Well, class, you’ve graduated…so, what now? You have survived four weeks of main points, summative examinations and “bring it on back”. It’s time to return to AF proper and apply this knowledge and to become AF Leaders of the 21st century. You see, I developed many of my leadership skills in the 20th century, which is something you managed to helpfully remind me of several times during the course. For instance, when I pointed out that the #1 song during my basic training was “Ice Ice Baby” by Vanilla Ice, Amn Houde cheerfully responded with “I was 5”. Thanks for that, Amn Houde.
Suffice it to say, the challenges of being an AF leader in the 21st century will extend well beyond pop music.
20th century AF Leaders were not required to have a global vision in the world, you are. For most of the last 30 years, all we needed to know was that “they” were the bad guys and to point the weapons that way. The world doesn’t work like that, anymore. War doesn’t work like that, anymore. You need to understand concepts like counterinsurgency. You need to understand how building a well can be as effective for our national security as launching a sortie. “Who cares what they think?” We care what they think. Because when we understand how they think, that might make the difference between them turning in a terrorist as opposed to helping them plant the IED. You’ll need to become familiar with different cultures and perhaps even learn another language or two. Why you? Because we need you to, that’s why.
20th century AF Leaders did not place as much emphasis on fitness as you do. You understand that your belly is not supposed to be a coaster for your coffee cup. In the past, we could get away with being the smart, technical service and seeing the gym as that building we passed on the way to Burger King. We cannot afford to do that, anymore. We cannot afford to let our sister services and coalition partners down because “we’re the Air Force and we just don’t do exercise”. I know from personal experience that class 10-5 does not have this problem. I had a great time participating in the Warrior Run, a 3.5 mile trek through the mountains on the east side. The class performed admirably and most importantly, promised to tell everybody that the whimpering sound was a wounded animal and definitely not SMSgt Malby. Thanks for that.

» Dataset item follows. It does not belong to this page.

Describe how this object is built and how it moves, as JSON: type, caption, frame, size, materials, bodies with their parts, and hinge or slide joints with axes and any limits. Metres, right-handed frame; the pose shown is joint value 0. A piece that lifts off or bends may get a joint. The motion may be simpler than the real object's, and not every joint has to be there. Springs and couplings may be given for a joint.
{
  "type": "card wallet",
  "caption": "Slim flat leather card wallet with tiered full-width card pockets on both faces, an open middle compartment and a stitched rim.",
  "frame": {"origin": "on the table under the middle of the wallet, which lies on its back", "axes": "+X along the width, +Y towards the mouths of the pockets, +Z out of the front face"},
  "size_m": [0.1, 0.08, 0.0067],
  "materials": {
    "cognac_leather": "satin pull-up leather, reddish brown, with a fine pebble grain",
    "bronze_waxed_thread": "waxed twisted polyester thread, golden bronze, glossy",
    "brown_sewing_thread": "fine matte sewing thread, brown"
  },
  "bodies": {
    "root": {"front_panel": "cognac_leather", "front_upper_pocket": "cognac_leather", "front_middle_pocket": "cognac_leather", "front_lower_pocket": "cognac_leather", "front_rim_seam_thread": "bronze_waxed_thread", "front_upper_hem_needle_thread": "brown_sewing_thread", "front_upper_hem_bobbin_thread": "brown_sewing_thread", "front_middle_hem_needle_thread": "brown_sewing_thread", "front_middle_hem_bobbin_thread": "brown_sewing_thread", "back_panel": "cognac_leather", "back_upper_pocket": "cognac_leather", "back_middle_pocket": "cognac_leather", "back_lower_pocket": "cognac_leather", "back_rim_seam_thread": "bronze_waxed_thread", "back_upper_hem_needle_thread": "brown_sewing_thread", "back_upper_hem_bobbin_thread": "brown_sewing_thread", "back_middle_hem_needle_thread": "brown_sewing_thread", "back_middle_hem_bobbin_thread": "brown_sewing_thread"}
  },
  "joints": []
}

20th century AF leaders did not necessarily need to be “Battle ready”. Well, at least the majority of the enlisted leaders, didn’t. That was the joke, wasn’t it? “We are the Air Force enlisted and we’re smart – we send our officers to do the fighting”. That joke is not so funny anymore, is it? We’ve already buried several of our finest Airmen who perished while engaging in ground combat…something the Air Force allegedly “doesn’t do”. You know better, don’t you? Cunningham, Chapman, Sather, Jacobson and countless others…you know the names. You know the dangers involved when the Air Force needs you to go into the AOR. You know how important it is to be properly trained in ground combat tactics. Make sure that you and your Airmen get that training and apply it when the situation arises. This game is for keeps. Not only do you have to worry about yourself but now or very soon you will have young Airmen who look to you for guidance. Maybe you didn’t sign up for the Air Force to be “GI Joe”. But, guess what? Your Airmen is scared and he or she needs a real American hero. Tag, you’re it.
20th Century Air Force Leaders didn’t need to be aware of the cyber threat. Well, except for those comm-computer guys. Bunch of freaks, let me tell you. You might not think a few keystrokes can cause as much damage as a bomb until you watch half of the country’s power grid go black or the water stops running. The threat is real and there are lots of people around the world who are very good at it. Not all of them live in America. Some of them hate America. The Air Force needs you to counter this threat, whether it is by not opening dangerous e-mail or infiltrating a jihadist chat room. Don’t make the mistake of thinking our enemies are simple folks like the Geico Cavemen who don’t understand technology. We made that mistake before. We paid for it. We are still paying for it. Cyber is one of the Air Force’s primary battle fronts and, right now, the Vegas oddsmakers would classify this fight as a “pick ‘em”. That’s why we need you, the Air Force leaders of the 21st century, to change the odds.
I now offer the two greatest words in speechmaking history…in conclusion…I have shown you, class 10-5, several of the challenges you will face as Air Force leaders of the 21st century. Global vision, fitness, battle readiness and cyber are just a few of the obstacles that will confront you over the next several years. Why you? Why not you? I watched you. I know you can do it. Class 10-5, you are ready. I believe in you. The Air Force believes in you. All we need is for you to believe in you and we will be set for success.
Over the last month, I have had the pleasure of seeing the 14 men and women of ALS class 10-5 engage on the issues that the Air Force faces today. They have approached these challenges in a thoughtful, rational and determined manner. They have made me proud to serve and all of you in the audience should be proud of them, as well. I look forward to the future as I grow older and watch members of class 10-5 progress through their AF careers. I will eagerly await each milestone: SSgt, NCO Academy, Senior NCO, Chief Master Sergeant and ultimately, watching them give their first ALS graduation speeches…where, they will be interrupted by Kanye West who will tell them that SMSgt Malby gave the greatest ALS speech of all time! Thank you very much and congratulations to class 10-5.